--- Begin SUPPLIED MATERIAL ---

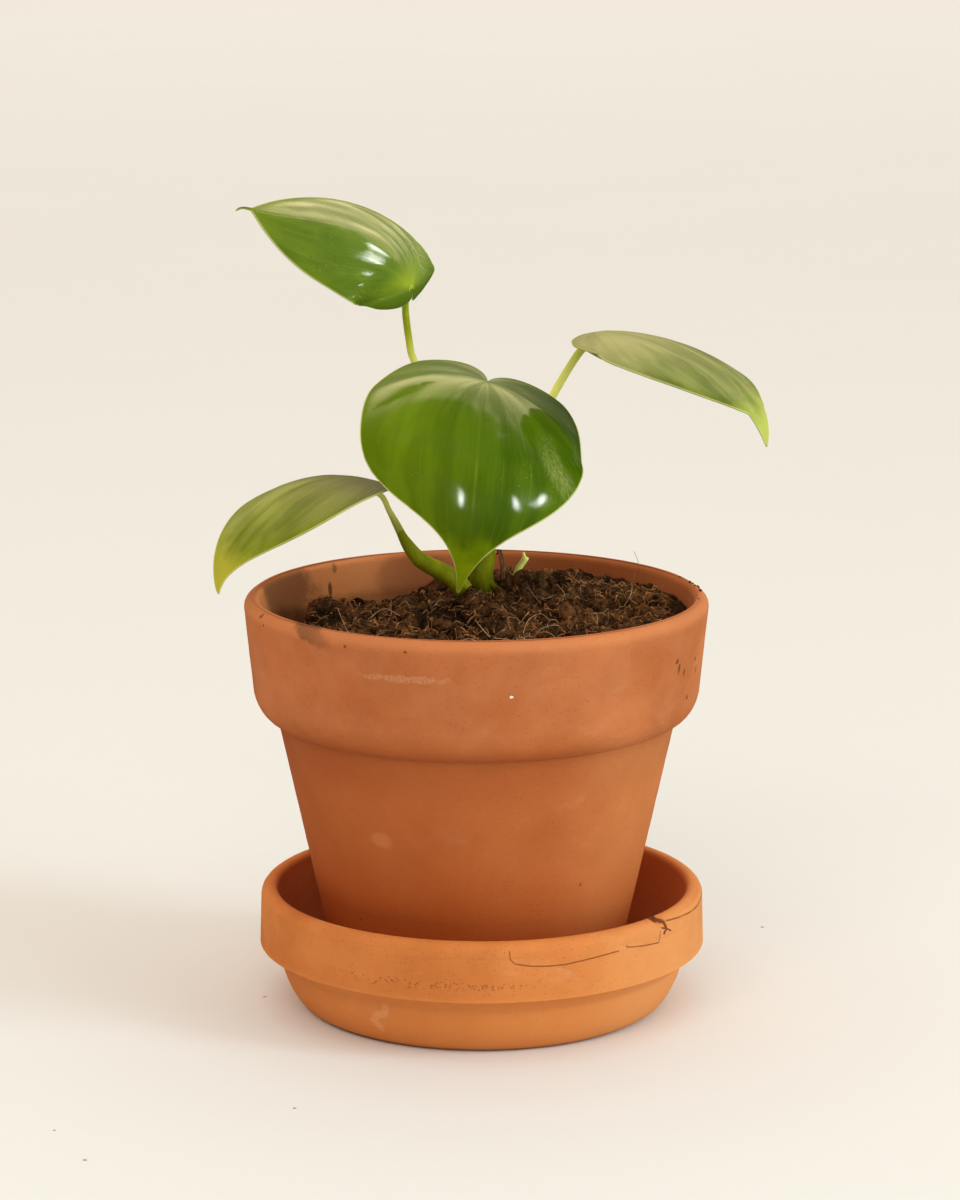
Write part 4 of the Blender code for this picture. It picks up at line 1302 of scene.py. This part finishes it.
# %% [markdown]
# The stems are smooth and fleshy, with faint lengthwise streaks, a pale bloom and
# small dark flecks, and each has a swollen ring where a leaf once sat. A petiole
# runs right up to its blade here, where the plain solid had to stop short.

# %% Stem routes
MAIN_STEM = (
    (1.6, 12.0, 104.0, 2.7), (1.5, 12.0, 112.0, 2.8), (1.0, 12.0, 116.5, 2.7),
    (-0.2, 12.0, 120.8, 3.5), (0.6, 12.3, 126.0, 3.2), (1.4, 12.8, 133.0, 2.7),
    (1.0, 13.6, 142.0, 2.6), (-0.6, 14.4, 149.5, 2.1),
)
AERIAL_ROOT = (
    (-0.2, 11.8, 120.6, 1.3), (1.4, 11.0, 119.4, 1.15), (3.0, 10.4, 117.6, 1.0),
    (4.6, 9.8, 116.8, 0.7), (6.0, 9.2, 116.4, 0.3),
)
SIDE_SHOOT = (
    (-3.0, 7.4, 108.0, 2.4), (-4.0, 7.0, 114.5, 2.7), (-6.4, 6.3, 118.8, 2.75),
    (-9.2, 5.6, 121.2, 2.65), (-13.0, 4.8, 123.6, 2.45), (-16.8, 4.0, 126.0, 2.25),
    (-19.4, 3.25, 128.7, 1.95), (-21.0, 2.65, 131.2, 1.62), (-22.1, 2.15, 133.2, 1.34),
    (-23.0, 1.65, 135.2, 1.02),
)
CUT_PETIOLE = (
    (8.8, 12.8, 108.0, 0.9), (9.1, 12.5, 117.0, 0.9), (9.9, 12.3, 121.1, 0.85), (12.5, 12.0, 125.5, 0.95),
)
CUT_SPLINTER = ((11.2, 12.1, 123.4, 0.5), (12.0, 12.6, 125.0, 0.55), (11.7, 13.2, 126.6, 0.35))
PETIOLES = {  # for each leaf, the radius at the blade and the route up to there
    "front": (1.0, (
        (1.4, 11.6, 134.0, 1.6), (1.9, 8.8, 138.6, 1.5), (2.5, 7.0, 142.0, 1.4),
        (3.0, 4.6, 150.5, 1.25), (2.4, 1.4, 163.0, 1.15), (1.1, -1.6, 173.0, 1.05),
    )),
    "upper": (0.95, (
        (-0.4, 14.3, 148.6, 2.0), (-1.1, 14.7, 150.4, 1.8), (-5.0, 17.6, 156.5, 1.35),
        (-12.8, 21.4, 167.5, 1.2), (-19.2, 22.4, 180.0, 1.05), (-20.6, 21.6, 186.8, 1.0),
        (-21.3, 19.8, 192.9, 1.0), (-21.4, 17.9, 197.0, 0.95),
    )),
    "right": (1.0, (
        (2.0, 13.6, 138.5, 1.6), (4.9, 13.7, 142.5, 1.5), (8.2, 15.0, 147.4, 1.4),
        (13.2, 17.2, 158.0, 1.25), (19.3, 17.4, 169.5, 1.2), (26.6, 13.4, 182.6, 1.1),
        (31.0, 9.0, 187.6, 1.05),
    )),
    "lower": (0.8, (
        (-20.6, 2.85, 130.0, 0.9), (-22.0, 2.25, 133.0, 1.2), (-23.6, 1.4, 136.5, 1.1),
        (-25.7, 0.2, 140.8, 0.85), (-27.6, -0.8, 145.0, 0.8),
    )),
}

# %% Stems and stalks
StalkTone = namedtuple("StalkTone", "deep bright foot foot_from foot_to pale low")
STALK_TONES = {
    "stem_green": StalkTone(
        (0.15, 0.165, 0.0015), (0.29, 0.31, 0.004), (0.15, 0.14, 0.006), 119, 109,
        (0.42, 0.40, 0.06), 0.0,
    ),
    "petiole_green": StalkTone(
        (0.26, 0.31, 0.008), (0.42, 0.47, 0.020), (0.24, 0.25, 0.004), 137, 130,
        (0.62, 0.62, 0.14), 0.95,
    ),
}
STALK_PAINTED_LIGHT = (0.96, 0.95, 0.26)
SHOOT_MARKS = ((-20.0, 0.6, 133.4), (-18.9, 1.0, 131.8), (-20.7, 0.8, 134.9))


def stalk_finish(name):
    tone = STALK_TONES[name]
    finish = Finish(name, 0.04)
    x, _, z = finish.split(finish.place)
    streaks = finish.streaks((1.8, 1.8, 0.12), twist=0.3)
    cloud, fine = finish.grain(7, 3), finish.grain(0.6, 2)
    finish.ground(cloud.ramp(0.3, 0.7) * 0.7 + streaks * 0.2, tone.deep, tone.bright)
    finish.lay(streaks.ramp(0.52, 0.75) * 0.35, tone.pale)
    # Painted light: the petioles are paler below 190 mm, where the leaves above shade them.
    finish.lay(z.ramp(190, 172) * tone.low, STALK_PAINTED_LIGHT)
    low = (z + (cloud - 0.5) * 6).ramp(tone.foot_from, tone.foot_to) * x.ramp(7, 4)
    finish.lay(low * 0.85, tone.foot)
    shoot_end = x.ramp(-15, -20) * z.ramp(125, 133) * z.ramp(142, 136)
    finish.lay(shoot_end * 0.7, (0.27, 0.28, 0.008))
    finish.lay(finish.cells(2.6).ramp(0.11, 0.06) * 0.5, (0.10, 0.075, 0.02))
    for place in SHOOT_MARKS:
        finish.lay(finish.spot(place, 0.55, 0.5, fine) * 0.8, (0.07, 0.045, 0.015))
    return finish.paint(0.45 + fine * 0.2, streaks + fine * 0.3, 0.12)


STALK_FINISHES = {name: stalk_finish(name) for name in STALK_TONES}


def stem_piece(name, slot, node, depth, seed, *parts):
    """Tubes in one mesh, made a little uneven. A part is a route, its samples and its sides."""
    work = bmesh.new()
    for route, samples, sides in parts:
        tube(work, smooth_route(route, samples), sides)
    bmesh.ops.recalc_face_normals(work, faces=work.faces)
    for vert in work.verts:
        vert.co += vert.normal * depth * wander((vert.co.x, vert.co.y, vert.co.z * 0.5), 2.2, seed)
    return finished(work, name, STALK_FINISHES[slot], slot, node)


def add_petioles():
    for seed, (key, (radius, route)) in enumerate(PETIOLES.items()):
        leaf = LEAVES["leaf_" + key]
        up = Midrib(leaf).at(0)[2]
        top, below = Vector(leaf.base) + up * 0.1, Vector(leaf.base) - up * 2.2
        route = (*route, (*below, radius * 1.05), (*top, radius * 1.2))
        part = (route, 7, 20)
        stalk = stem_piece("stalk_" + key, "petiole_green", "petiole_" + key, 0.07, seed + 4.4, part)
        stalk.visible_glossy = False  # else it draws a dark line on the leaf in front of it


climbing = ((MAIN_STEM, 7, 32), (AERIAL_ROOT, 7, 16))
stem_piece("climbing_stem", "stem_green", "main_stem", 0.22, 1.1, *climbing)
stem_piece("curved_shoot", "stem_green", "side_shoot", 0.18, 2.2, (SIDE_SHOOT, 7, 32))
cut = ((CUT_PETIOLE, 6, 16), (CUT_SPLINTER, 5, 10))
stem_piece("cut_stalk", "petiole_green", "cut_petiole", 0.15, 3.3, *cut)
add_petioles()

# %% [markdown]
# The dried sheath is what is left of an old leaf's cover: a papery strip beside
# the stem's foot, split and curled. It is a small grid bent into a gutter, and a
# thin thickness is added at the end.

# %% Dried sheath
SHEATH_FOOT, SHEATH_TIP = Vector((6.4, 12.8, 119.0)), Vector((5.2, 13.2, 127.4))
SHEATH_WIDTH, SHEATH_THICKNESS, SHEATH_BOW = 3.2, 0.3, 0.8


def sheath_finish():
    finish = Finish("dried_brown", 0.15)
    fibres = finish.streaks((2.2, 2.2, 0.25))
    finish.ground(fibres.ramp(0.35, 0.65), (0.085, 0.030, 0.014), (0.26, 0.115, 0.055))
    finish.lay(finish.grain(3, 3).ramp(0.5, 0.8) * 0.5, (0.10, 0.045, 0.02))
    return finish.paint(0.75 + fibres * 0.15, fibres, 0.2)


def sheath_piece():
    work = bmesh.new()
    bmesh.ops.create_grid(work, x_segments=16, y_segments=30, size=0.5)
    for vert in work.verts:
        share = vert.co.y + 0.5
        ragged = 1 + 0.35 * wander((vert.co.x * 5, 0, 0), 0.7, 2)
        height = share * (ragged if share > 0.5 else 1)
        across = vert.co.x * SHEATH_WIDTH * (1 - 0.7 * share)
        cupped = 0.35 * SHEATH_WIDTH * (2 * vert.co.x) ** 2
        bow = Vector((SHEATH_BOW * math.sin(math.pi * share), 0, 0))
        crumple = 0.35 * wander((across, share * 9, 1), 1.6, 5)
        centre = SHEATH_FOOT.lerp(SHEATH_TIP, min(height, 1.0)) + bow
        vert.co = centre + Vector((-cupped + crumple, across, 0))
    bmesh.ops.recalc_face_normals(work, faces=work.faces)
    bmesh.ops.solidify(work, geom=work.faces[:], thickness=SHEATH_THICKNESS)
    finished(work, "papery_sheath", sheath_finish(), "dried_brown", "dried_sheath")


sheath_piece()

--- End SUPPLIED MATERIAL ---

### GIVEN TASK
Include the first line, the line containing "# runs right", and every line between them, copied exactly from the material above; output no other line.

### FINISHED TASK
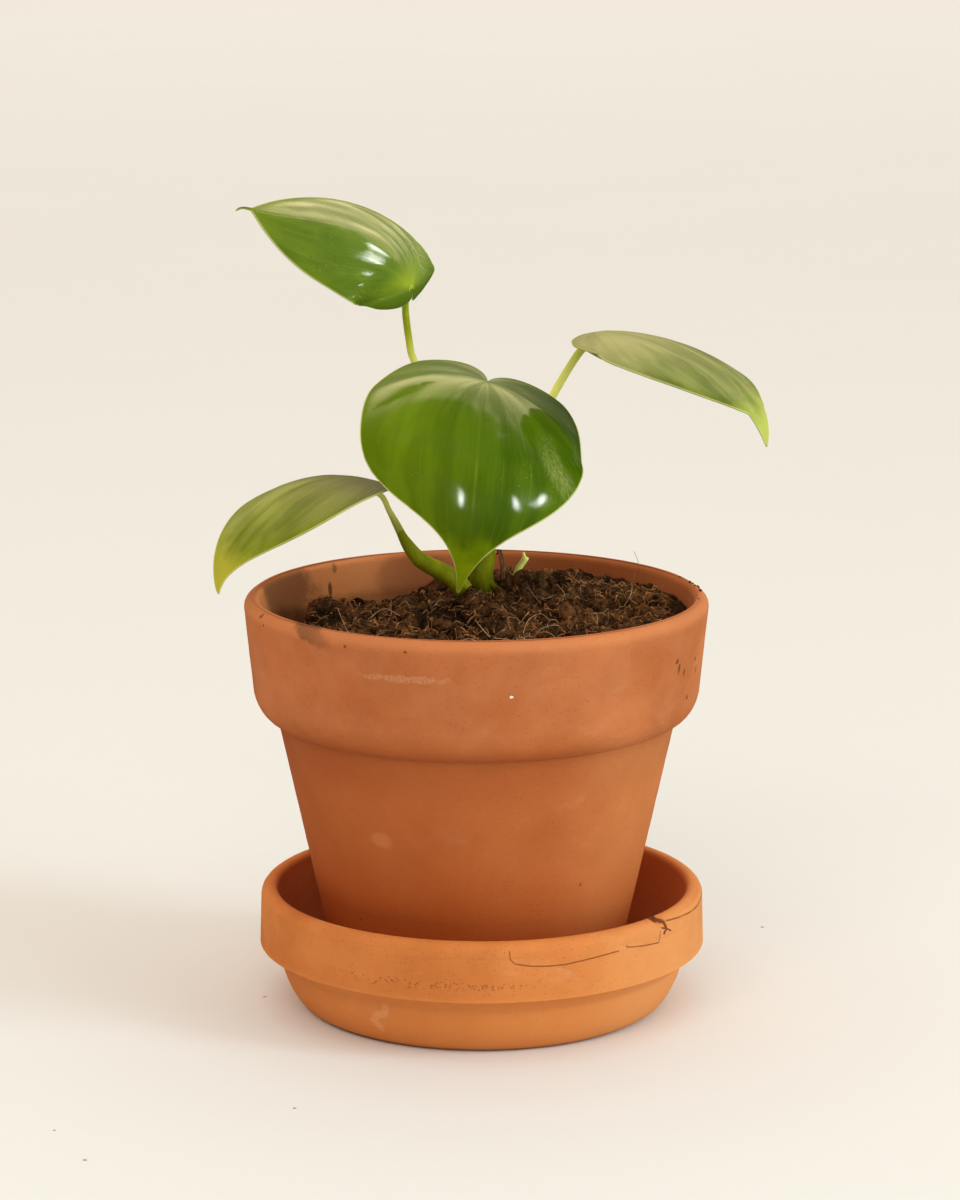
Write part 4 of the Blender code for this picture. It picks up at line 1302 of scene.py. This part finishes it.
# %% [markdown]
# The stems are smooth and fleshy, with faint lengthwise streaks, a pale bloom and
# small dark flecks, and each has a swollen ring where a leaf once sat. A petiole
# runs right up to its blade here, where the plain solid had to stop short.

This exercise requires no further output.